NY感覚のイスラエル料理

 最近ニューヨークでは中東料理が話題だ。その一つが2017年5月に開いた現代イスラエル料理店「ミス・アーダ」。オーナーシェフのトマー・ブレッチマン氏はテルアビブ出身。全米屈指の調理師校「カリナリー・インスティチュート・オブ・アメリカ」を卒業後、名高い現代米国料理店「グラマシー・タバーン」などで修業し、同店を開いた。
 「イスラエル料理の魅力は、東欧や中東、北アフリカをはじめとする各国移民が持ち寄った、さまざまな風味を融合させた独自性です」と氏。

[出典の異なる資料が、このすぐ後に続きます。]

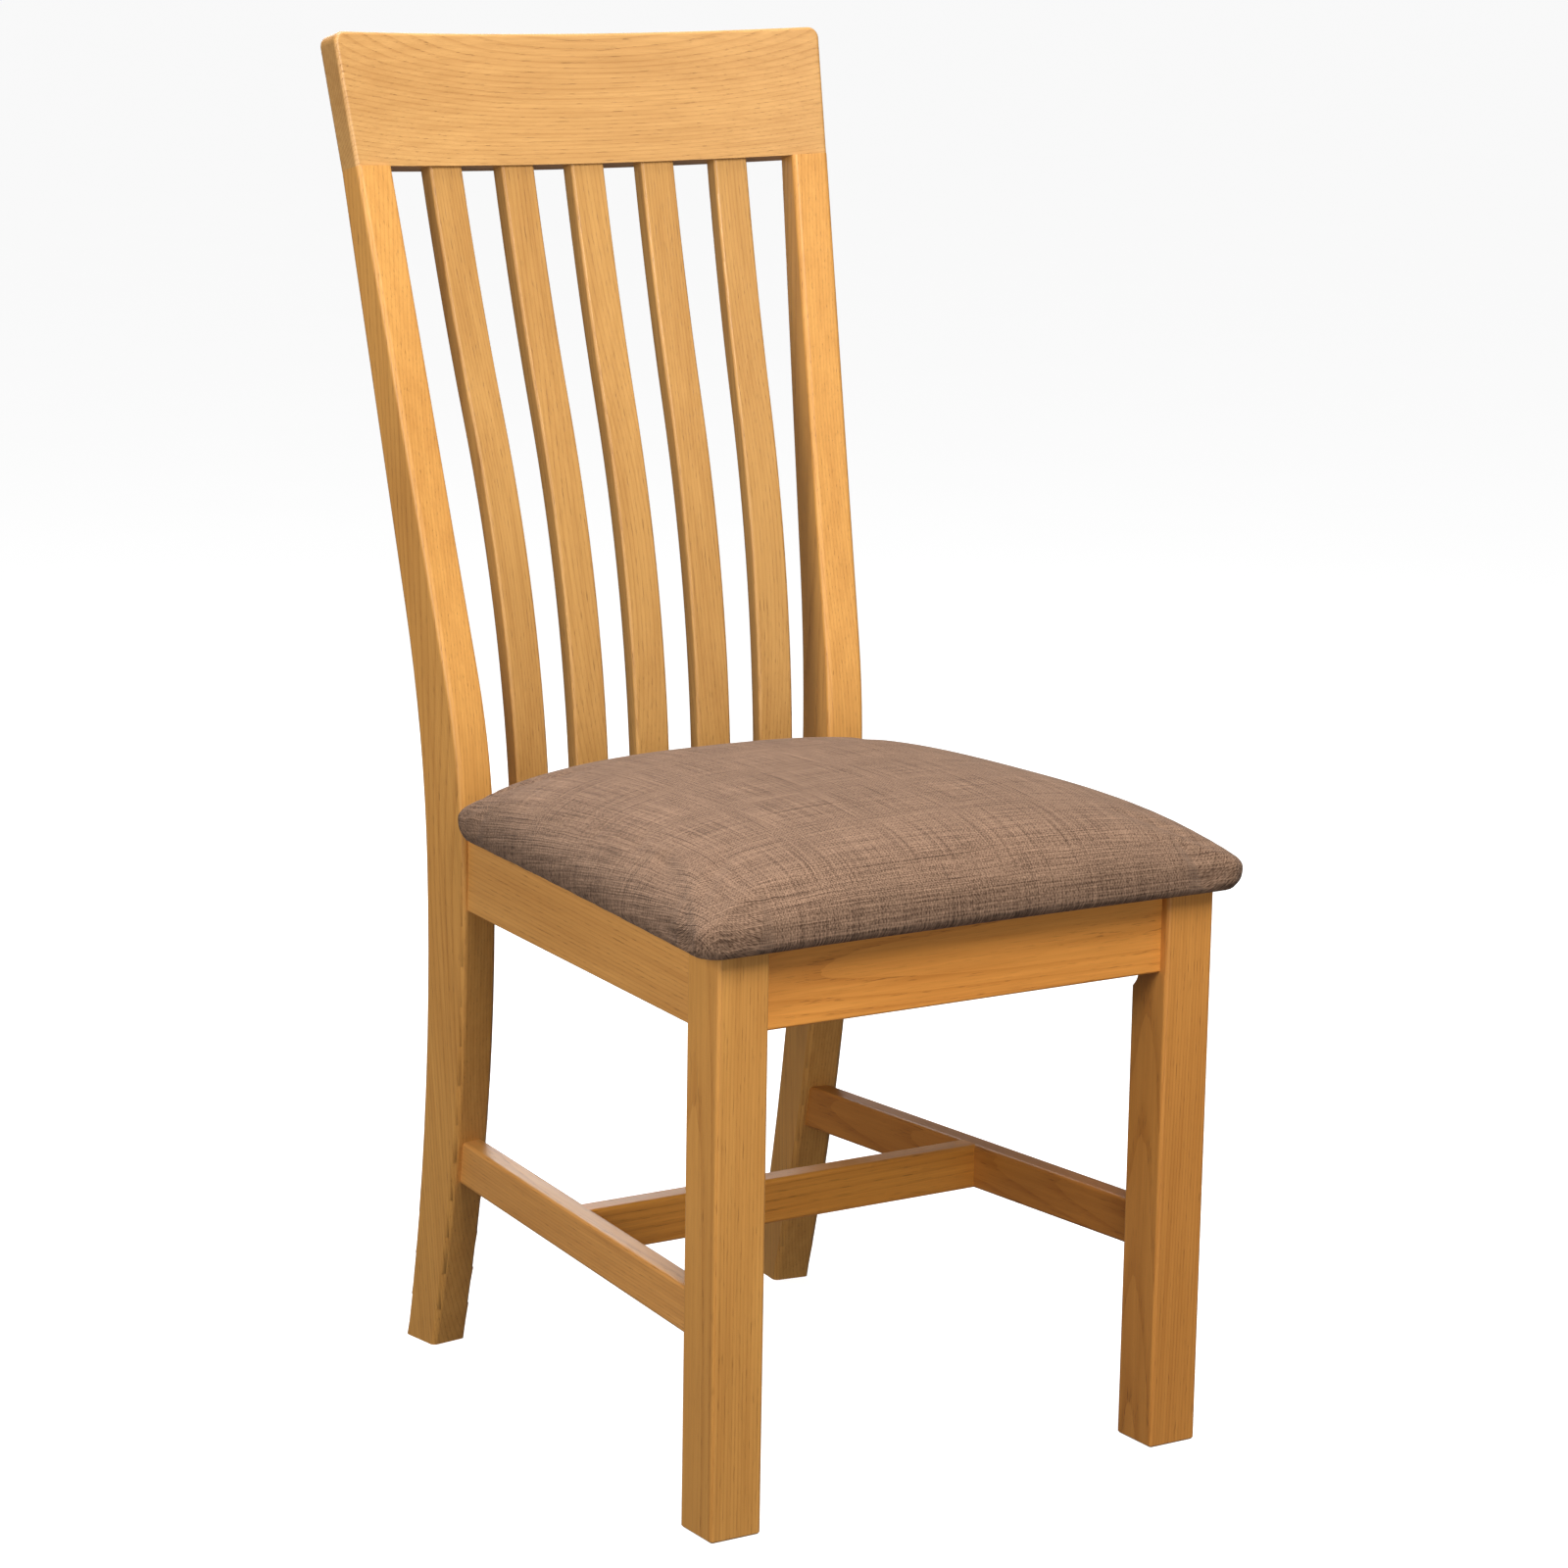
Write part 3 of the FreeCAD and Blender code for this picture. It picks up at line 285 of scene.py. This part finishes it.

メニューは小皿、串、自家製フムス、前菜、主菜と多彩な内容(各8〜28ドル)。伝統に創意を加えた個性的な各品を揃えている。一例は自家製フムス「マサバハ」。米国で一般的なひよこ豆と練り白ゴマで作るクリーミーなフムスと違い、豆を丸のまま柔らかく煮たのがマサバハ。そこに氏はホクホクに茹でた旬のえんどう豆を盛り、さらに通常のフムスも皿に敷き、豆の異なる食感をその旨味とともに楽しませる。また子羊のひき肉を焼いた伝統料理「コフタ・ケバブ」は、シナモンを串に使い、肉の風味に深みを加えつつ、イスラエル料理に欠かせないヨーグルト「ラブネ」と辛いハリサ(唐辛子ブレンド)ソースを添えて味に多面性を与える。
 野菜をふんだんに取り入れたヘルシーさも人気の理由だ。氏いわく「ナスは和種、米国種、オランダ種を使い分けています。和種は火入れで口どけする個性があり、ソースの役割も果たすなど、野菜の魅力は尽きません」。氏はハーブを育てる菜園も敷地内に設けている。
ブルックリンのフォートグリーンにある同店の内装は、居心地良さを意識しながらブレッチマン氏が自らデザインしたもの。連日近隣住人と美食家が同店を埋める。
 「建国70年でイスラエルが作り上げてきた食文化を、自分なりに進化させながら米国に伝えていきたい」とブレッチマン氏は話す。